PNGRB chairman interviews this week, Gurmeet Singh favourite

Interviews to select a new head of oil regulator PNGRB are slated to be held this week, with former IOC director-marketing Gurmeet Singh being considered the favourite. A Search Committee headed by V K Saraswat, Member (S&T), Niti Aayog, will interview shortlisted candidates on June 2 to select the new Chairman of Petroleum and Natural Gas Regulatory Board (PNGRB), two sources aware of the matter said. The panel — which also comprises secretaries to the ministries of oil, and commerce, secretary legal affairs and economic affairs secretary — will interview at least seven shortlisted candidates. Singh, who superannuated from Indian Oil Corporation (IOC) last month, is considered a favourite after his candidature was ‘endorsed’ by the Oil Secretary – who is also a member of the Search Committee, they said. While previously only those who have retired as chairman of public sector firms or senior bureaucrats were considered for the PNGRB top job, directors of PSUs were included in the selection universe by the Search Committee at its meeting on January 15. Such candidates, however, should have been affirmed by any member of the panel. Singh’s candidature was endorsed by the Oil Secretary, according to the minutes of the meeting. While the spokesperson of the oil ministry did not respond to emails sent for comments, an official said the Committee wanted more candidates to be included for consideration and so more names were sought. Since the panel is a search-cum-selection committee, it or its members could pick candidates with a good background for consideration.
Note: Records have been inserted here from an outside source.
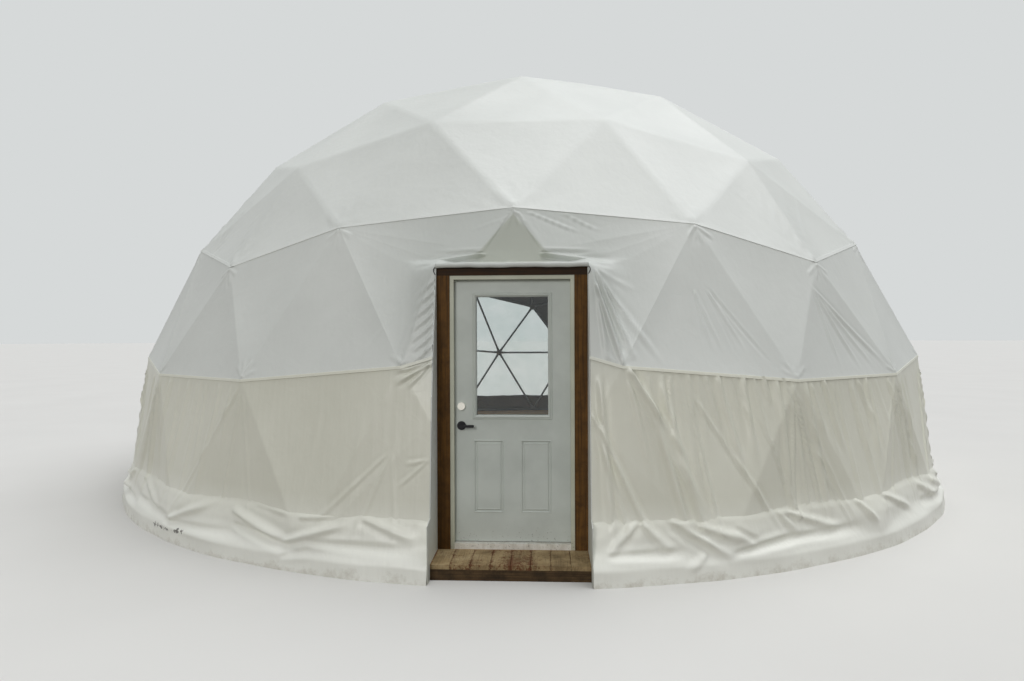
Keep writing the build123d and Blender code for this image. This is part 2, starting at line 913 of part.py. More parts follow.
def door_nodes():
    """Everything that swings with the door, by node."""
    half = glass_width / 2 + glass_edge
    middle = (leaf_face + leaf_back) / 2
    y = (-middle - glass_thickness / 2, -middle + glass_thickness / 2)
    glass = block((-half, half), y, (glass_low - glass_edge, glass_high + glass_edge))
    return {
        "door_leaf": [door_leaf()],
        "door_glass": [glass],
        "lite_frame_outside": [lite_frame(-leaf_face, 1)],
        "lite_frame_inside": [lite_frame(-leaf_back, -1)],
        "door_deadbolt": deadbolt(),
        "lever_roses": [lever_rose(-leaf_face, 1), lever_rose(-leaf_back, -1)],
        "hinges_on_leaf": [hinge_on_leaf(level) for level in hinge_levels()],
        "door_levers": [levers()],
    }


# Files

os.makedirs("parts", exist_ok=True)
for group in (
    platform_nodes(),
    frame_nodes(),
    cover_nodes(),
    skirt_nodes(),
    door_frame_nodes(),
    door_nodes(),
):
    for node_name, node_solids in group.items():
        write(node_name, node_solids)
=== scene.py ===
# %% [markdown]
# # A geodesic dome shelter, dressed in Blender
# The CAD model gives every size and place. This file gives the looks: the
# coated fabric with its seams and tension folds, the slack skirt, the tubes,
# the weathered boards and the door. Units are metres, +Z is up, and the door
# looks along -Y. Each piece is a surface worked out with numpy as whole arrays.

import bpy
import numpy as np
from mathutils import Matrix, Vector


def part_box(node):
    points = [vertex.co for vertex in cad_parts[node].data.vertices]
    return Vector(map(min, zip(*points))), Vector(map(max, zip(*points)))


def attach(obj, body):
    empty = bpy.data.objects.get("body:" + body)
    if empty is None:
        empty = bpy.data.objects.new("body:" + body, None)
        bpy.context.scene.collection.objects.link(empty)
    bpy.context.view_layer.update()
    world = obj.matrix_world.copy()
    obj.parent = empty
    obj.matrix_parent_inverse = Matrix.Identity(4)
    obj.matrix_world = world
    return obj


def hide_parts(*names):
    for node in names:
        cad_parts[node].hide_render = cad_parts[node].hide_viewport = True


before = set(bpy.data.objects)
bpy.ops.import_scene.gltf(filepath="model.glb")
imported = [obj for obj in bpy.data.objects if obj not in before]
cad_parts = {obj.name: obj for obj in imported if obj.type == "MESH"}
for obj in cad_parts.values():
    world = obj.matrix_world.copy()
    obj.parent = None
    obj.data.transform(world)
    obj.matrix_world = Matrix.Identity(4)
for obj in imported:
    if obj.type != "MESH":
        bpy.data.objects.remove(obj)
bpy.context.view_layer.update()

# %% [markdown]
# ## Sizes that the pieces share
# The crown of the cover and the header of the door fix the lattice and the
# doorway, so they are read from the frame and not typed in again. The opening
# in the cover leaves room beside the posts for the cloth that turns inwards
# there, and the cover's inside is a thousandth smaller than its outside.

# %% Sizes from the frame
COVER_RADIUS = 5.0
RETURN_ROOM = 0.0066
INSIDE_SCALE = 0.999
hub_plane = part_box("cover_crown")[1].z - COVER_RADIUS
header_low, header_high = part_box("door_header")
frame_front = -header_low.y
header_top = header_high.z
post_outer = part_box("door_post_right")[1].x
deck_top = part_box("floor_deck")[1].z
opening_half = (post_outer + RETURN_ROOM) / INSIDE_SCALE
centre = np.array([0.0, 0.0, hub_plane])
print("hub plane", round(hub_plane, 4), "header top", round(header_top, 4), "front", round(frame_front, 4))

# %% [markdown]
# ## Camera
# The photograph was taken from about eye height, nearly nine and a half metres
# from the middle of the dome and a little to the right of the door, with a wide
# lens. The place, the three angles and the lens below come from matching hubs of
# the lattice to the picture.

# %% The camera
CAMERA_PLACE = (0.245, -9.534, 1.725)
CAMERA_TURN = 0.0489
CAMERA_PITCH = -0.0062
CAMERA_ROLL = -0.0035
LENS = 23.19


def look(place, turn, pitch, roll):
    """World matrix of a camera: forward is +Y turned left and tipped, then rolled about itself."""
    forward = Vector((-np.sin(turn) * np.cos(pitch), np.cos(turn) * np.cos(pitch), np.sin(pitch)))
    right = forward.cross(Vector((0, 0, 1))).normalized()
    up = right.cross(forward)
    tilted = right * np.cos(roll) + up * np.sin(roll)
    matrix = Matrix((tilted, tilted.cross(forward), -forward)).transposed().to_4x4()
    matrix.translation = Vector(place)
    return matrix


camera = bpy.data.objects.new("camera", bpy.data.cameras.new("camera"))
bpy.context.scene.collection.objects.link(camera)
camera.data.lens = LENS
camera.data.sensor_width = 36.0
camera.data.sensor_fit = "HORIZONTAL"
camera.data.clip_end = 500.0
camera.matrix_world = look(CAMERA_PLACE, CAMERA_TURN, CAMERA_PITCH, CAMERA_ROLL)
bpy.context.scene.camera = camera
bpy.context.scene.view_settings.view_transform = "Standard"
print("camera", CAMERA_PLACE, "lens", LENS)

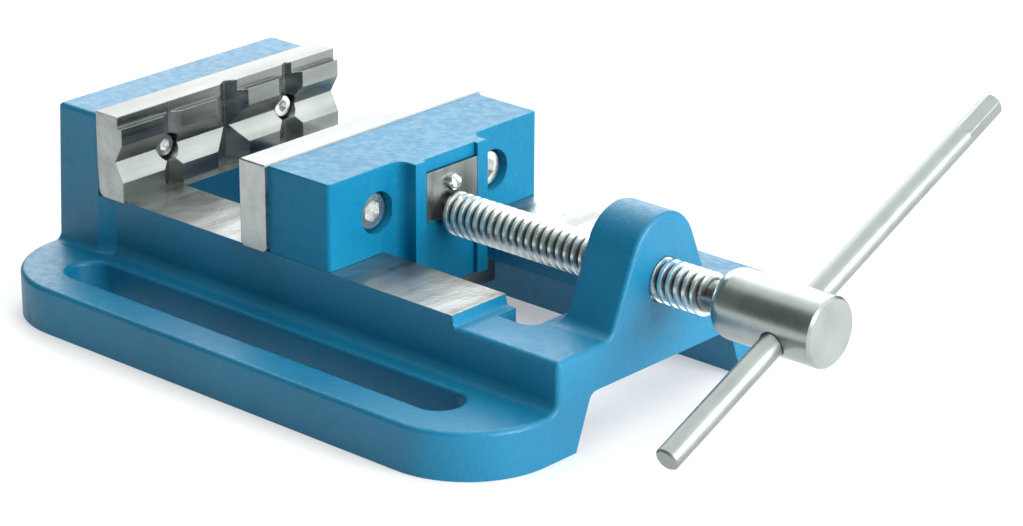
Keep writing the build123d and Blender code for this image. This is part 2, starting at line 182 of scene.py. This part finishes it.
# ---- colours ----
paint_dark = (0.001, 0.105, 0.205)
paint_mid = (0.002, 0.138, 0.260)
paint_light = (0.004, 0.168, 0.312)
paint_tint = (0.20, 0.72, 1.0, 1.0)
base_tint = (0.80, 0.93, 1.0, 1.0)
rail_tones = ((0.21, 0.19, 0.16), (0.31, 0.30, 0.28), (0.42, 0.42, 0.41))
fixed_plate_tones = ((0.20, 0.22, 0.21), (0.28, 0.30, 0.29), (0.36, 0.38, 0.37))
moving_plate_tones = ((0.28, 0.30, 0.30), (0.37, 0.39, 0.39), (0.44, 0.46, 0.46))
retaining_plate_tones = ((0.16, 0.18, 0.17), (0.25, 0.27, 0.26), (0.36, 0.38, 0.37))
oiled_dark = (0.16, 0.16, 0.16)
oiled_light = (0.30, 0.30, 0.31)
head_tone = (0.37, 0.40, 0.385)
bar_tone = (0.27, 0.295, 0.285)
thread_tone = (0.88, 0.91, 0.90)
# painted shade in the thread's groove
groove_shade_tone = (0.20, 0.21, 0.205)
# painted shade in the ring round the tommy bar's cross hole
hole_shade_tone = (0.03, 0.03, 0.03)
screw_tone = (0.82, 0.84, 0.83)
floor_dark = (0.55, 0.55, 0.55)
floor_light = (0.57, 0.57, 0.57)
floor_glow = (1.0, 1.0, 1.0, 1.0)
world_color = (0.75, 0.95, 0.88, 1.0)

# ---- finish values: a noise scale is in features a metre, a depth in metres ----
paint_ior = 1.46
paint_bump = 0.32
patch_scale = 14.0
speck_scale = 900.0
speck_share = 0.35
peel_scale = 520.0
peel_smoothness = 0.6
grain_scale = 1500.0
grain_share = 0.35
gloss_scale = 260.0
peel_depth = 0.00025
fine_mark_scale = 1100.0
fine_mark_along = 18.0
wide_mark_scale = 150.0
wide_mark_along = 9.0
mark_depth = 0.00004
ground_stops = (0.34, 0.50, 0.66)
rail_stops = (0.38, 0.46, 0.58)
rail_roughness = 0.36
rail_level_gap = 0.0006
top_facing = 0.9
# painted shade: how much of the steel's tone the level top faces keep
top_shade = 0.46
edge_radius = 0.0006
edge_samples = 4
ring_scale = 1600.0
ring_along = 12.0
ring_depth = 0.00003
mottle_scale = 90.0
# width of the painted shade ring round the cross hole
hole_shade_width = 0.0009

# ---- places on the vise, in metres ----
rail_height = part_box("fixed_jaw_plate")[0].z
groove_floor_radius = 0.00675
crest_radius = 0.009
groove_edge_radius = 0.88 * crest_radius
head_length = 0.050
spindle_low, spindle_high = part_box("spindle")
spindle_center_z = (spindle_low.z + spindle_high.z) / 2
head_start = spindle_high.x - head_length
retaining_plate_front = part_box("retaining_plate")[1].x
bar_low, bar_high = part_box("tommy_bar")
bar_radius = (bar_high.x - bar_low.x) / 2
bar_center_x = (bar_low.x + bar_high.x) / 2
joints = {joint["name"]: joint for joint in frame["record"]["behaviour"]["joints"]}
bar_axis = Vector(joints["bar_slide"]["axis"])


# ---- finishes ----
def painted(shader):
    """Colour, roughness and height of the blue paint on a casting."""
    patches = shader.math("MULTIPLY", shader.noise(patch_scale, detail=3.0), 1 - speck_share)
    specks = shader.noise(speck_scale)
    tone = shader.math("MULTIPLY_ADD", specks, speck_share, patches)
    color = shader.ramp(tone, [(0.3, paint_dark), (0.5, paint_mid), (0.72, paint_light)])
    rough = shader.remap(shader.noise(gloss_scale, detail=3.0), 0.3, 0.7, 0.38, 0.50)
    peel = shader.cells(peel_scale, peel_smoothness)
    height = shader.math("MULTIPLY_ADD", shader.noise(grain_scale), grain_share, peel)
    return color, rough, height


def streaks(shader, along):
    """Fine and wide parallel grinding marks: noise stretched along the axis 'X', 'Y' or 'Z'."""
    fine = tuple(fine_mark_along if axis == along else fine_mark_scale for axis in "XYZ")
    wide = tuple(wide_mark_along if axis == along else wide_mark_scale for axis in "XYZ")
    fine_marks = shader.noise(1.0, detail=3.0, vector=shader.scaled(shader.place, fine))
    wide_marks = shader.noise(1.0, detail=4.0, vector=shader.scaled(shader.place, wide))
    return fine_marks, wide_marks


def facing_up(shader):
    """1 on level top faces, 0 elsewhere."""
    return shader.math("GREATER_THAN", shader.split(shader.facing)[2], top_facing)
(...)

And going by this criteria, Singh was ‘endorsed’ by the oil secretary. Members of the committee have been asked to suggest more candidates with good standing, who can be interviewed. Other candidates shortlisted for the interview on June 2 include retired bureaucrats Avinash Kumar Srivastava and Ravi Kapoor, Subba Rao, Senior Economic Advisor in MEITY, former ONGC chairman Shashi Shanker and former ONGC director Sanjay Kumar Moitra. The post of Chairman, PNGRB, has been lying vacant since December 4, 2020, when Dinesh K Sarraf completed his three-year term. The Board, which comprises four members besides the chairman, is almost defunct with just one serving member. The Search Committee has selected former GAIL directors Gajendra Singh and A K Tiwari to fill posts of two members. Interviews to select member (legal) will also be held shortly, the sources said.